When states understand and respect the distinct roles of the initial, November, and May CAPs, the process becomes far more effective. The initial CAP establishes direction and commitment. The November and May CAPs demonstrate follow-through, learning, and accountability. Together, they form a yearlong improvement cycle rather than three disconnected efforts. The goal of this yearlong cycle is to demonstrate that the improvements being made are sufficient to ensure that the next set of official metrics released in June fall below the applicable thresholds, allowing the state to exit the CAP. If that’s not the case, the cycle begins again with a new initial CAP tied to the latest results. 



CAP as a catalyst for organizational alignment 

When the CAP reflects priorities that leadership is already communicating internally, it reinforces alignment rather than creating parallel processes. When corrective actions are concrete and limited, implementation becomes realistic and teams can see progress.

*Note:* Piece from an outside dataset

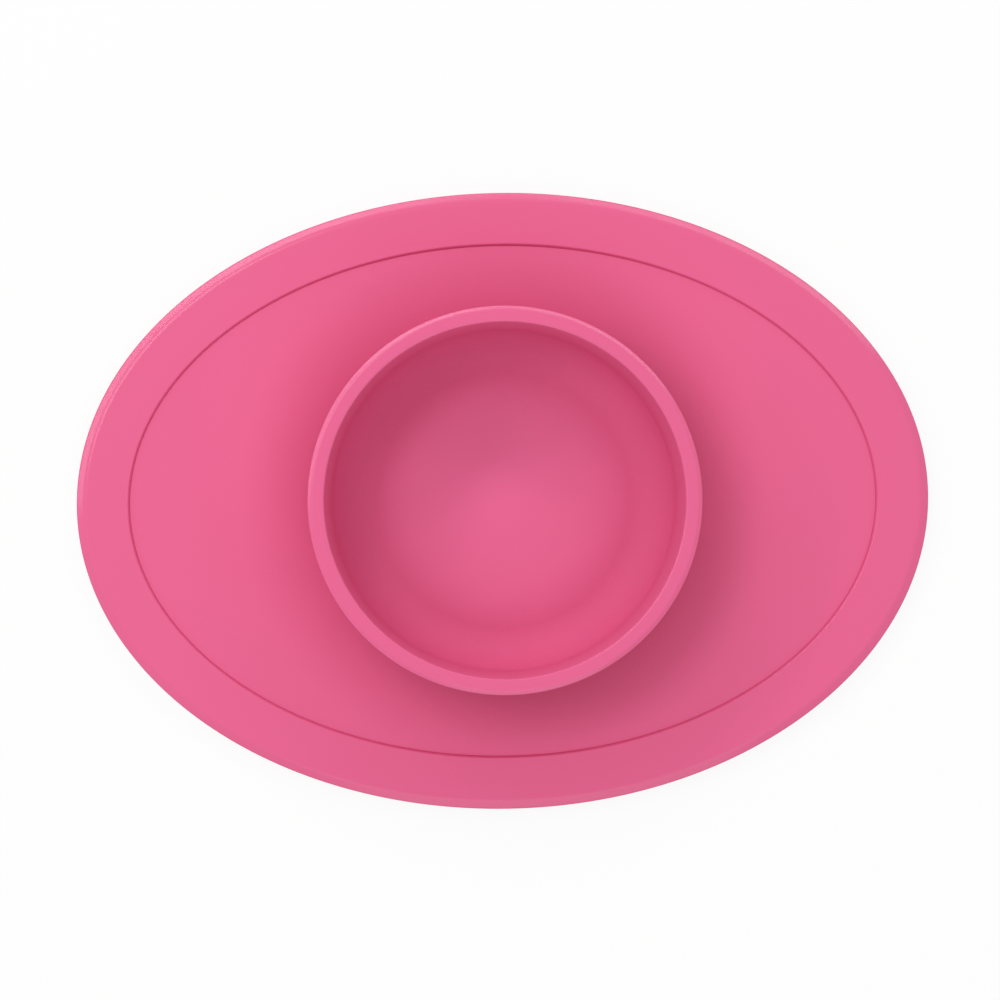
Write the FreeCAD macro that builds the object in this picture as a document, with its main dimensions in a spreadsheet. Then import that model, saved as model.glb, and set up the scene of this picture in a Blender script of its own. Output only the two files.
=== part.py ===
"""Suction bowl: a small feeding bowl moulded in one piece with its oval silicone placemat.

Millimetres, +Z up. The origin is the middle of the mat on the table, and +X runs along the mat.
The moulding is divided where its parts do different work:
  sealing_border  the outer rim of the mat, which lies on the table and seals against it
  placemat        the field inside the border, a small step lower and a little above the table
  bowl            the cup in the middle, with the disc of floor that it stands on
Pressing the bowl down empties the shallow suction chamber under the field and the bowl.
"""
import FreeCAD, Part
import os
import Sketcher

V = FreeCAD.Vector

SIZES = {
    # the mat's outline and section
    "mat_length": 206.0,
    "mat_width": 149.0,
    "mat_thickness": 4.0,
    "edge_slope": 2.05,
    "edge_drop": 0.83,
    "edge_blend": 3.1,
    "edge_round": 0.45,
    "heel_round": 0.5,
    # the border, whose top slopes down in a small step to the field
    "border_width": 12.85,
    "border_rise": 0.6,
    "step_slope": 0.5,
    "step_drop": 0.6,
    "step_round": 0.5,
    "flex_gap": 0.1,
    # the suction chamber under the field and the bowl
    "chamber_depth": 1.0,
    # the bowl, measured from its axis and from the table
    "bowl_height": 32.0,
    "rim_radius": 46.2,
    "rim_width": 3.9,
    "rim_slope": 1.0,
    "rim_drop": 0.45,
    "rim_blend": 1.2,
    "rim_round": 0.3,
    "rim_inner_round": 0.5,
    "wall_base_radius": 44.5,
    "wall_base_width": 4.1,
    "collar_width": 3.5,
    "foot_round": 2.4,
    "floor_thickness": 3.0,
    "floor_round": 10.3,
}

# Names for the formulas that several sub-parts share, written in the sheet's own names.
FOOT_RADIUS = "Sizes.wall_base_radius + Sizes.collar_width"
INNER_BASE_RADIUS = "Sizes.wall_base_radius - Sizes.wall_base_width"
FIELD_INSET = "2 * (Sizes.border_width + Sizes.flex_gap)"
FLOOR_HEIGHT = "Sizes.chamber_depth + Sizes.floor_thickness"
FIELD_THICKNESS = "Sizes.mat_thickness - Sizes.chamber_depth"
BORDER_TOP = "Sizes.mat_thickness + Sizes.border_rise"

CLOSE = 1e-4    # mm, how near an edge must lie to the place it is looked for


def make_sheet(doc):
    """Write the driving sizes into a spreadsheet, one alias for each."""
    sheet = doc.addObject("Spreadsheet::Sheet", "Sizes")
    for row, (alias, value) in enumerate(SIZES.items(), start=1):
        sheet.set(f"A{row}", alias.replace("_", " "))
        sheet.set(f"B{row}", str(value))
        sheet.setAlias(f"B{row}", alias)
    doc.recompute()
    return sheet


def make_body(doc, name):
    """An empty sub-part, whose label is the name of its file."""
    body = doc.addObject("PartDesign::Body", name)
    body.Label = name
    body.Placement = FreeCAD.Placement(V(0, 0, 0), FreeCAD.Rotation())
    return body


def make_sketch(body, name, role, height=None):
    """A sketch on one of the body's own planes, lifted to a height given as a formula."""
    sketch = body.newObject("Sketcher::SketchObject", name)
    plane = next(f for f in body.Origin.OriginFeatures if f.Role == role)
    sketch.AttachmentSupport = [(plane, "")]
    sketch.MapMode = "FlatFace"
    if height:
        sketch.setExpression(".AttachmentOffset.Base.z", height)
    return sketch


def bind(sketch, name, constraint, formula):
    """Add a dimension to a sketch and drive it from the sheet."""
    index = sketch.addConstraint(constraint)
    sketch.renameConstraint(index, name)
    sketch.setExpression("Constraints." + name, formula)


def oval_sketch(body, name, length, width, height):
    """An ellipse centred on the origin, its long axis on X, sized by two formulas."""
    sketch = make_sketch(body, name, "XY_Plane", height)
    half_length, half_width = SIZES["mat_length"] / 2, SIZES["mat_width"] / 2
    oval = sketch.addGeometry(Part.Ellipse(V(half_length, 0, 0), V(0, half_width, 0), V(0, 0, 0)))
    sketch.exposeInternalGeometry(oval)
    long_axis, short_axis = oval + 1, oval + 2
    sketch.addConstraint(Sketcher.Constraint("Coincident", oval, 3, -1, 1))
    sketch.addConstraint(Sketcher.Constraint("PointOnObject", long_axis, 1, -1))
    bind(sketch, "length", Sketcher.Constraint("Distance", long_axis, 2 * half_length), length)
    bind(sketch, "width", Sketcher.Constraint("Distance", short_axis, 2 * half_width), width)
    return sketch


def circle_sketch(body, name, radius, height):
    """A circle centred on the origin."""
    sketch = make_sketch(body, name, "XY_Plane", height)
    circle = sketch.addGeometry(Part.Circle(V(0, 0, 0), V(0, 0, 1), SIZES["rim_radius"]))
    sketch.addConstraint(Sketcher.Constraint("Coincident", circle, 3, -1, 1))
    bind(sketch, "radius", Sketcher.Constraint("Radius", circle, SIZES["rim_radius"]), radius)
    return sketch


def profile_sketch(body, name, corners):
    """A closed outline in the XZ plane, from (radius, height) formulas and starting values."""
    sketch = make_sketch(body, name, "XZ_Plane")
    points = [V(x, z, 0) for (x, z, _, _) in corners]
    count = len(points)
    for i in range(count):
        sketch.addGeometry(Part.LineSegment(points[i], points[(i + 1) % count]))
    for i in range(count):
        sketch.addConstraint(Sketcher.Constraint("Coincident", i, 2, (i + 1) % count, 1))
    for i, (x, z, radius, height) in enumerate(corners):
        if radius is None:
            sketch.addConstraint(Sketcher.Constraint("PointOnObject", i, 1, -2))
        else:
            bind(sketch, f"radius_{i}", Sketcher.Constraint("DistanceX", -1, 1, i, 1, x), radius)
        bind(sketch, f"height_{i}", Sketcher.Constraint("DistanceY", -1, 1, i, 1, z), height)
    return sketch


def pad(body, name, profile, length):
    """Raise a sketch upwards by a length given as a formula."""
    feature = body.newObject("PartDesign::Pad", name)
    feature.Profile = profile
    feature.setExpression("Length", length)
    return feature


def pocket_down(body, name, profile):
    """Cut a sketch that lies on top of the slab straight down through it."""
    before = body.Tip.Shape.Volume
    feature = body.newObject("PartDesign::Pocket", name)
    feature.Profile = profile
    feature.Type = "ThroughAll"
    feature.Reversed = False
    body.Document.recompute()
    if feature.Shape.Volume > before - 1:
        raise RuntimeError(f"{name} cut nothing")
    return feature


def level_edges(shape, height, x_length):
    """Names of the closed edges that lie flat at a height and span a length along X."""
    names = []
    for number, edge in enumerate(shape.Edges, start=1):
        box = edge.BoundBox
        flat = abs(box.ZMin - height) < CLOSE and abs(box.ZMax - height) < CLOSE
        if flat and abs(box.XLength - x_length) < CLOSE:
            names.append(f"Edge{number}")
    if not names:
        raise RuntimeError(f"no edge {x_length} long at height {height}")
    return names


def fillet(body, name, edges, radius):
    """Round some edges of the body's last feature."""
    base = body.Tip
    feature = body.newObject("PartDesign::Fillet", name)
    feature.Base = (base, edges)
    feature.setExpression("Radius", radius)
    body.Document.recompute()
    return feature


def slope(body, name, edges, across, down, opening=False):
    """Slope a top's margin down to its outer edge, or to an opening's edge, by two distances."""
    base = body.Tip
    feature = body.newObject("PartDesign::Chamfer", name)
    feature.Base = (base, edges)
    feature.ChamferType = "Two distances"
    feature.FlipDirection = opening
    feature.setExpression("Size", down)
    feature.setExpression("Size2", across)
    body.Document.recompute()
    return feature


def make_sealing_border(doc, sheet):
    """The rim of the mat: an oval ring, sloped at both margins, with a flat sealing face below."""
    body = make_body(doc, "sealing_border")
    outline = oval_sketch(body, "BorderOutline", "Sizes.mat_length", "Sizes.mat_width", "0 mm")
    pad(body, "BorderSlab", outline, BORDER_TOP)
    doc.recompute()
    inside = oval_sketch(body, "BorderInside",
                         "Sizes.mat_length - 2 * Sizes.border_width",
                         "Sizes.mat_width - 2 * Sizes.border_width", BORDER_TOP)
    pocket_down(body, "BorderOpening", inside)

    top = float(sheet.mat_thickness) + float(sheet.border_rise)
    length = float(sheet.mat_length)
    inner_length = length - 2 * float(sheet.border_width)
    edge_foot = top - float(sheet.edge_drop)
    edge_length = length - 2 * float(sheet.edge_slope)
    step_length = inner_length + 2 * float(sheet.step_slope)
    slope(body, "EdgeSlope", level_edges(body.Tip.Shape, top, length), "Sizes.edge_slope", "Sizes.edge_drop")
    slope(body, "StepSlope", level_edges(body.Tip.Shape, top, inner_length), "Sizes.step_slope",
          "Sizes.step_drop", opening=True)
    fillet(body, "EdgeRound", level_edges(body.Tip.Shape, edge_foot, length), "Sizes.edge_round")
    fillet(body, "EdgeBlend", level_edges(body.Tip.Shape, top, edge_length), "Sizes.edge_blend")
    fillet(body, "HeelRound", level_edges(body.Tip.Shape, 0, length), "Sizes.heel_round")
    fillet(body, "StepRound", level_edges(body.Tip.Shape, top, step_length), "Sizes.step_round")
    return body


def make_placemat(doc, sheet):
    """The field of the mat: an oval sheet above the suction chamber, with the bowl's round place."""
    body = make_body(doc, "placemat")
    outline = oval_sketch(body, "FieldOutline", f"Sizes.mat_length - {FIELD_INSET}",
                          f"Sizes.mat_width - {FIELD_INSET}", "Sizes.chamber_depth")
    pad(body, "FieldSheet", outline, FIELD_THICKNESS)
    doc.recompute()
    place = circle_sketch(body, "BowlPlace", FOOT_RADIUS, "Sizes.mat_thickness")
    pocket_down(body, "BowlOpening", place)
    return body


def make_bowl(doc, sheet):
    """The cup: a disc of floor, a wall that leans out a little, and a flat rim, sloped outside."""
    body = make_body(doc, "bowl")
    chamber, mat_top = SIZES["chamber_depth"], SIZES["mat_thickness"]
    wall_base, rim = SIZES["wall_base_radius"], SIZES["rim_radius"]
    foot, inner_rim = wall_base + SIZES["collar_width"], rim - SIZES["rim_width"]
    rim_top, rim_slope, rim_drop = SIZES["bowl_height"], SIZES["rim_slope"], SIZES["rim_drop"]
    floor = chamber + SIZES["floor_thickness"]
    inner_base = wall_base - SIZES["wall_base_width"]
    section = profile_sketch(body, "BowlSection", [
        (0, chamber, None, "Sizes.chamber_depth"),
        (foot, chamber, FOOT_RADIUS, "Sizes.chamber_depth"),
        (foot, mat_top, FOOT_RADIUS, "Sizes.mat_thickness"),
        (wall_base, mat_top, "Sizes.wall_base_radius", "Sizes.mat_thickness"),
        (rim, rim_top - rim_drop, "Sizes.rim_radius", "Sizes.bowl_height - Sizes.rim_drop"),
        (rim - rim_slope, rim_top, "Sizes.rim_radius - Sizes.rim_slope", "Sizes.bowl_height"),
        (inner_rim, rim_top, "Sizes.rim_radius - Sizes.rim_width", "Sizes.bowl_height"),
        (inner_base, floor, INNER_BASE_RADIUS, FLOOR_HEIGHT),
        (0, floor, None, FLOOR_HEIGHT),
    ])
    turned = body.newObject("PartDesign::Revolution", "BowlTurned")
    turned.Profile = section
    turned.ReferenceAxis = (section, ["V_Axis"])
    turned.Angle = 360
    doc.recompute()

    shape = body.Tip.Shape
    rim_height = float(sheet.bowl_height)
    rim_foot = rim_height - float(sheet.rim_drop)
    rim_outside = 2 * float(sheet.rim_radius)
    rim_flat = rim_outside - 2 * float(sheet.rim_slope)
    rim_inside = rim_outside - 2 * float(sheet.rim_width)
    fillet(body, "RimRound", level_edges(shape, rim_foot, rim_outside), "Sizes.rim_round")
    fillet(body, "RimBlend", level_edges(body.Tip.Shape, rim_height, rim_flat), "Sizes.rim_blend")
    fillet(body, "RimInnerRound", level_edges(body.Tip.Shape, rim_height, rim_inside),
           "Sizes.rim_inner_round")
    foot_edge = level_edges(body.Tip.Shape, float(sheet.mat_thickness), 2 * float(sheet.wall_base_radius))
    fillet(body, "FootCorner", foot_edge, "Sizes.foot_round")
    floor_height = float(sheet.chamber_depth) + float(sheet.floor_thickness)
    floor_outside = 2 * (float(sheet.wall_base_radius) - float(sheet.wall_base_width))
    floor_edge = level_edges(body.Tip.Shape, floor_height, floor_outside)
    fillet(body, "FloorCorner", floor_edge, "Sizes.floor_round")
    return body


def check(doc, bodies):
    """Stop if any object failed to compute or any sub-part is not one sound solid."""
    for item in doc.Objects:
        if "Invalid" in item.State or "Error" in item.State:
            raise RuntimeError(f"{item.Name} is {item.State}")
    for body in bodies:
        shape = body.Shape
        if shape.isNull() or not shape.isValid() or len(shape.Solids) != 1:
            raise RuntimeError(f"{body.Label} is not one sound solid")


def main():
    doc = FreeCAD.newDocument("SuctionBowl")
    sheet = make_sheet(doc)
    bodies = [make_sealing_border(doc, sheet), make_placemat(doc, sheet), make_bowl(doc, sheet)]
    doc.recompute()
    check(doc, bodies)

    os.makedirs("parts", exist_ok=True)
    for body in bodies:
        body.Shape.exportStep(f"parts/{body.Label}.step")
        box = body.Shape.BoundBox
        print(f"{body.Label:15s} {body.Shape.Volume / 1000:7.2f} cm3  "
              f"x {box.XMin:.2f} to {box.XMax:.2f}, y {box.YMin:.2f} to {box.YMax:.2f}, "
              f"z {box.ZMin:.2f} to {box.ZMax:.2f}")


main()
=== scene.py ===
# %% [markdown]
# # A suction bowl
#
# A first feeding bowl and its oval placemat, moulded together from one piece of pink silicone. The
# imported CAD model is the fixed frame: it says how large everything is and what moves. Here the plain
# solids get skins with the soft edges and the matte finish of the real moulding.
#
# The frame comes first, because every size below is read from it or fitted to it.

# %% Load the frame
import math

import bpy
import numpy as np
from mathutils import Matrix, Vector


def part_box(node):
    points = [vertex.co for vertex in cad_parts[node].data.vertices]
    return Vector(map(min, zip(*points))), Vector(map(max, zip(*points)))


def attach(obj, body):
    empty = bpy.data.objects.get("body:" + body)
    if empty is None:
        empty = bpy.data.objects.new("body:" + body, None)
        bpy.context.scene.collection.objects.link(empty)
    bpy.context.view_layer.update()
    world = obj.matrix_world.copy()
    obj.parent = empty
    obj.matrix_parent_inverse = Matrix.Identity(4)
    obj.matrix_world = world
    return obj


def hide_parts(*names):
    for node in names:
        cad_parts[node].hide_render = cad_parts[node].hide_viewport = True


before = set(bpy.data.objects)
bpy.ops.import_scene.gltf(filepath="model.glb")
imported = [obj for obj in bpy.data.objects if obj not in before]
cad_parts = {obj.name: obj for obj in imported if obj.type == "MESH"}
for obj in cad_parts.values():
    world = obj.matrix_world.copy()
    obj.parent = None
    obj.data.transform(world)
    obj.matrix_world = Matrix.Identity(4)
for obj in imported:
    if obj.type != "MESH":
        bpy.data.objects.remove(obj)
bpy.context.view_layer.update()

MM = 0.001

# %% [markdown]
# ## Sizes
#
# The boxes of the CAD nodes give the mat's outline, its thickness, the height of the suction chamber
# and the bowl's foot. The sizes inside those boxes, such as the width of the rim, are written here once.

# %% Sizes from the frame
border_low, border_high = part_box("sealing_border")
field_low, field_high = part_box("placemat")
bowl_low, bowl_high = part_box("bowl")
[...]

When meetings are treated as enabling activities rather than outcomes, the focus stays on real change. 

For federal partners, this reframing improves clarity and consistency. CAPs that clearly distinguish between commitment and progress are easier to review and validate. Expectations are set early and revisited intentionally. Escalation becomes less likely, not because issues are hidden, but because good-faith effort and progress are visible. 

Corrective Action Plans will always be part of SNAP oversight. That is not going to change. What can change is how states and federal partners experience the process and use it to deliver better outcomes for the households SNAP is meant to serve.